BRCA mutations are associated with hereditary breast cancer but not all hereditary breast cancers are due to BRCA mutations. Overall, BRCA mutations account for 20 to 25 percent of hereditary breast cancers and 5 to 10 percent of breast cancers overall.

Hereditary breast cancers not related to BRCA mutations are referred to as non-BRCA familial breast cancer or BRCAX. Gene mutations that are linked to breast cancer include those in ATM CDH1, CHEK2, PALB2, PTKN, STK11, and TP53. There are likely many more waiting for discovery, but the research is still in the early stages.

Getting Tested for BRCA Mutations

Overall, genetic testing for breast cancer genes is not standard. However, women who have a family history of breast cancer or who have personally had breast cancer at a young age are often given a recommendation for genetic testing. And while your health insurance carrier might not cover the cost of genetic testing if you are not high risk, you still can get tested and pay for it out of pocket.
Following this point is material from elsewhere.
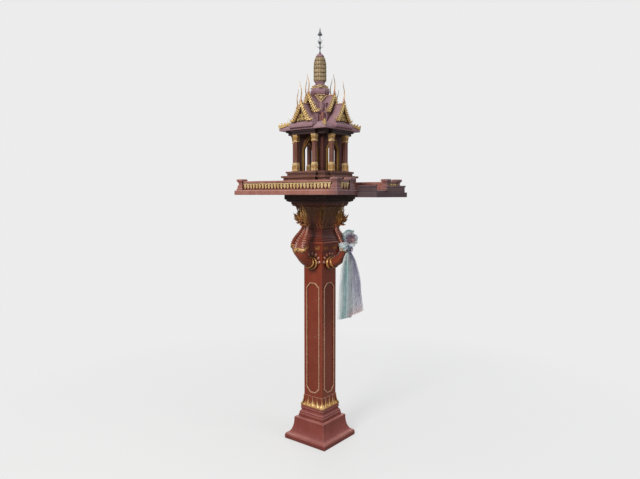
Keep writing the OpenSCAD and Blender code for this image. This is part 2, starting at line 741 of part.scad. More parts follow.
// a toothed gable board on one side of the ridge, and its mirror image; the top is cut flat
module gable_board(w, h) {
  n = 2 * board_teeth;
  m = gable_side(w, h, n);
  k = gable_side(w - board_w, h - board_w * 1.8, n);
  outer = [for (i = [0:n - 1]) m[i] + (i % 2 == 1 ? [7, 6] : [2, 1])];
  for (s = [0, 1]) mirror([s, 0])
    polygon(concat([[w + 11, 10], [w + 2, -2]], [[w - board_w, 0]], k, [[0, h - 2], [chofa_foot, h - 2]],
      [for (i = [n - 1:-1:1]) outer[i]]));
}
module lower_boards() {
  color(gold) four() on_front(gable1_out, board_t) translate([0, roof_z]) gable_board(gable_hw, gable_h);
}
module upper_boards() {
  color(gold) four() on_front(gable2_out, board_t) translate([0, gable2_z]) gable_board(gable_hw, gable_h);
}
module tympana() {
  color(gold) four() {
    on_front(gable1_out - 12, 5) translate([0, roof_z]) gable_plan(gable_hw - board_w - fit, gable_h - 30 - fit);
    on_front(gable2_out - 8, 3) translate([0, gable2_z]) gable_plan(gable_hw - board_w - fit, gable_h - 30 - fit);
  }
}
// a bud with a slender double-curved spike
module chofa_shape(h) {
  n = 16;
  spine = [for (i = [0:n]) let (t = i / n) [7 * sin(300 * t) * (0.3 + t), h * (0.18 + 0.82 * t)]];
  wid = [for (i = [0:n]) let (t = i / n) 5.5 * pow(1 - t, 0.8) + 0.9];
  polygon(concat([[-chofa_foot, 0], [chofa_foot, 0], [7, h * 0.08]],
    [for (i = [0:n]) spine[i] + [wid[i], 0]], [for (i = [n:-1:0]) spine[i] - [wid[i], 0]], [[-7, h * 0.08]]));
}
module chofas() {
  color(gold) four() {
    translate([0, 0, roof_z + gable_h - 2]) on_front(gable1_out + 0.5, board_t - 1) chofa_shape(chofa_h);
    translate([0, 0, gable2_z + gable_h - 2]) on_front(gable2_out + 0.5, board_t - 1) chofa_shape(chofa_h);
  }
}

// faceted bowl: two square mouldings crossed
module spire_bowl() {
  b = bowl_half;
  prof = [[b - 4, 0], [b - 4, 5], [b, 12], [b + 3, bowl_h * 0.5], [b + 2, bowl_h * 0.75], [b - 2, bowl_h - 5],
    [b - 6, bowl_h]];
  color(mauve) translate([0, 0, bowl_z]) intersection() {
    square_moulding(prof);
    rotate(45) square_moulding(grown(prof, 1));
  }
}
// nested gold chevrons on the faces of the turned pedestal, cut to lie above the gable roofs
module spire_garlands() {
  drop = ped_h * 0.9;
  color(gold) difference() {
    translate([0, 0, bowl_z]) rotate(45) four() on_front(ped_half, 4) {
      for (k = [0, 1]) let (w = ped_half - 3 - 15 * k, d = drop * w / ped_half)
        polygon([[-w, -1], [0, -d], [w, -1], [w - 9, -1], [0, -d + 11], [-w + 9, -1]]);
      translate([0, -6]) circle(5);
    }
    for (a = [0, 90]) rotate(a) on_front(-gable2_out, 2 * gable2_out)
      translate([0, gable2_z]) gable_plan(gable_hw + 0.5, gable_h + 0.5);
  }
}
module spire_crown() {
  r = cob_d / 2;
  b = bowl_half;
  k = crown_h / 44;
  color(mauve) translate([0, 0, crown_z]) {
    square_moulding([[b - 14, 0], [b - 14, 4 * k], [b - 6, 6 * k], [b - 6, 10 * k], [b - 13, 12 * k],
      [b - 13, 15 * k], [b - 9, 17 * k], [b - 9, 20 * k], [b - 16, 22 * k]]);
    translate([0, 0, 22 * k]) rotate_extrude() polygon([[0, 0], [r - 9, 0], [r - 9, 3 * k], [r - 11, 6 * k],
      [r - 10, crown_h * 0.34], [r - 6, crown_h * 0.42], [r - 6, crown_h * 0.5], [0, crown_h * 0.5]]);
  }
}
// corncob spire: grooved tiers under a rounded head
module corncob_spire() {
  r = cob_d / 2;
  th = cob_h / cob_tiers;
  function rad(z) = let (k = (z / cob_h - 0.62) / 0.38) k < 0 ? r : r * sqrt(max(1 - 0.86 * k * k, 0.02));
  prof = [for (i = [0:cob_tiers - 1]) each let (z = i * th)
    [[rad(z) - 4, z], [rad(z) - 4, z + 4], [rad(z + 7), z + 7], [rad(z + th - 3), z + th - 3], [rad(z + th) - 4, z + th]]];
  color(gold) translate([0, 0, cob_z]) difference() {
    rotate_extrude() polygon(concat([[0, 0]], prof, [[0, cob_h]]));
    for (i = [0:cob_grooves - 1]) rotate(i * 360 / cob_grooves) translate([r + 1.5, 0, -1])
      cylinder(h = cob_h * 0.82, r = 3.4, $fn = 16);
  }
}
// metal finial: rod, leaves and a small umbrella
module finial() {
  color(metal) translate([0, 0, finial_z]) {
    rotate_extrude() polygon([[0, 0], [rod_d, 0], [rod_d * 0.9, 4], [rod_d / 2, 8], [rod_d / 2, 28], [rod_d, 32],
      [rod_d, 36], [rod_d / 2 - 0.6, 40], [rod_d / 2 - 1, finial_h * 0.7], [15, finial_h * 0.72], [14, finial_h * 0.76],
      [4, finial_h * 0.88], [1.2, finial_h], [0, finial_h]]);
    for (a = [0, 90]) rotate(a) rotate([90, 0, 0]) linear_extrude(2, center = true)
      polygon([[-3, 34], [-14, 44], [-17, 62], [-10, 54], [-12, 78], [-5, 66], [0, 92], [5, 66], [12, 78], [10, 54],
        [17, 62], [14, 44], [3, 34]]);
  }
}
// the sash tied round the hood of the front serpent, drawn plainly as a loop and knot with two tails
module sash() {
  h = hood_half + 7;
  z = elbow_z + 40;
  y = elbow[0] + body_r + 1 + fit;
  color(cloth) union() {
    difference() {
      union() {
        on_neck() translate([0, 0, 46]) linear_extrude(14)
          polygon([[-h, 12], [-h + 12, 24], [h - 12, 24], [h, 12], [h, -20], [h - 14, -32], [14 - h, -32], [-h, -20]]);
        translate([-15, -y - 1, z + 18]) cube([30, 45, 24]);
      }
      hood(fit);
    }
    on_front(y, sash_t) translate([0, z]) {
      circle(28);
      translate([0, 26]) circle(24);
      for (k = [-1, 1])
        polygon([[0, 10], [k * 24, -8], [k * sash_w / 2, -sash_drop], [k * 8, -sash_drop + 30], [0, -40]]);
    }
  }
}

base_plinth();
base_steps();
lotus_band();
pillar_shaft();
panel_beads();
shaft_collar();
collar_curls();
capital_neck();
lotus_capital();
abacus();
naga();  // naga_front
rotate(180) naga();  // naga_back
rotate(-90) naga();  // naga_left
rotate(90) naga();  // naga_right
naga_gilding();
platform_slab();
front_landing();
platform_rails();
rail_petals();
platform_posts();
landing_rails();
plinth_lower();
plinth_upper();
porch_columns();
column_bases();
column_capitals();
shrine_walls();
door_frames();
entablature();
eave_roof();
corner_horns();
roof_core();
lower_gables();
upper_gables();
lower_boards();
upper_boards();
tympana();
chofas();
spire_bowl();
spire_garlands();
spire_crown();
corncob_spire();
finial();
sash();
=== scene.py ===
"""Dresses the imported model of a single-pillar spirit house with its ornament, paint and sash."""

import math
from types import SimpleNamespace

import bmesh
import bpy
from bpy.props import FloatProperty, FloatVectorProperty, IntProperty, PointerProperty
from bpy.types import Operator, Panel, PropertyGroup
from mathutils import Matrix, Vector, noise


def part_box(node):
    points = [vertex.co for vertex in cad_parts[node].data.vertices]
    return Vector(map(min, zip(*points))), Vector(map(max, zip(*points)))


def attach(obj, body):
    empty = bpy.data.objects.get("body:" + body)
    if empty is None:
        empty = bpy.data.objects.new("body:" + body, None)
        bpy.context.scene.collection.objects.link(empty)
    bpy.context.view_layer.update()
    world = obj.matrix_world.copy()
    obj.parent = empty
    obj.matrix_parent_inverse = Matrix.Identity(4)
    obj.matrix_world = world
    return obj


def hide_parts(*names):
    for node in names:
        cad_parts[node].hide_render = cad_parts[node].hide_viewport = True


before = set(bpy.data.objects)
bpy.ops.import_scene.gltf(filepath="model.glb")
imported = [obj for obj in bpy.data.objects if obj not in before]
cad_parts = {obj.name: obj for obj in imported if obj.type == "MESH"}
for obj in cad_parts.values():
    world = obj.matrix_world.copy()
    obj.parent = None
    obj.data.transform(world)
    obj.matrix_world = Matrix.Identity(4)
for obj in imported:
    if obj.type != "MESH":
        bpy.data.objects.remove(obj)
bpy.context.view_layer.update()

bl_info = {
    "name": "Spirit House Dresser",
    "version": (1, 0, 0),
    "blender": (4, 5, 0),
    "location": "View3D > Sidebar > Spirit House",
    "description": "Adds the serpents, gilt ornament, paint and sash to the packed model",
    "category": "Object",
}

MM = 0.001
QUARTERS = [Matrix.Rotation(math.radians(a), 4, "Z") for a in (0, 90, 180, 270)]
EIGHTH = Matrix.Rotation(math.radians(45), 4, "Z")


def high(node):
    """Highest corner of a node's box, in millimetres."""
    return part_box(node)[1] / MM


def low(node):
    """Lowest corner of a node's box, in millimetres."""
    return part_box(node)[0] / MM


SHAFT = high("pillar_shaft").x
ROOF_Z = low("roof_core").z
GABLE2_Z = high("roof_core").z
GABLE1_OUT = low("lower_boards").y * -1
GABLE2_OUT = low("upper_boards").y * -1
GABLES = ((GABLE1_OUT, ROOF_Z), (GABLE2_OUT, GABLE2_Z))
SHRINE_Z = high("plinth_upper").z
EAVE_Z = low("eave_roof").z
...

Keep in mind that a negative test result (no identified breast cancer genes) does not mean that you will not get breast cancer. Rather, having a positive result (an identified breast cancer gene) may mean that you need to have screening mammograms at a younger age (normally they are recommended yearly starting at age 40).

Some women who have BRCA mutations opt to use hormone therapy that is normally used to treat breast cancer. Hormone treatment is not without risks, however, and might not prevent cancer. Another option— prophylactic mastectomy, is surgical removal of the breasts (usually followed by reconstruction) when there is a high risk of breast cancer. Prophylactic mastectomy is a very personal choice that you have to weigh with your doctor.

A Word From Verywell

If you are thinking about getting tested for breast cancer genes, you should speak with your doctor and/or a genetic counselor before and after your test. You may be faced with some major decisions if you test positive for BRCA genes or other breast cancer genes (often called non-BRCA gene mutations).

Once you have the information, you can work with your doctor and genetic counselor to decide on your next steps, which will include breast cancer screening and potentially other therapies, such as hormone therapy or surgery.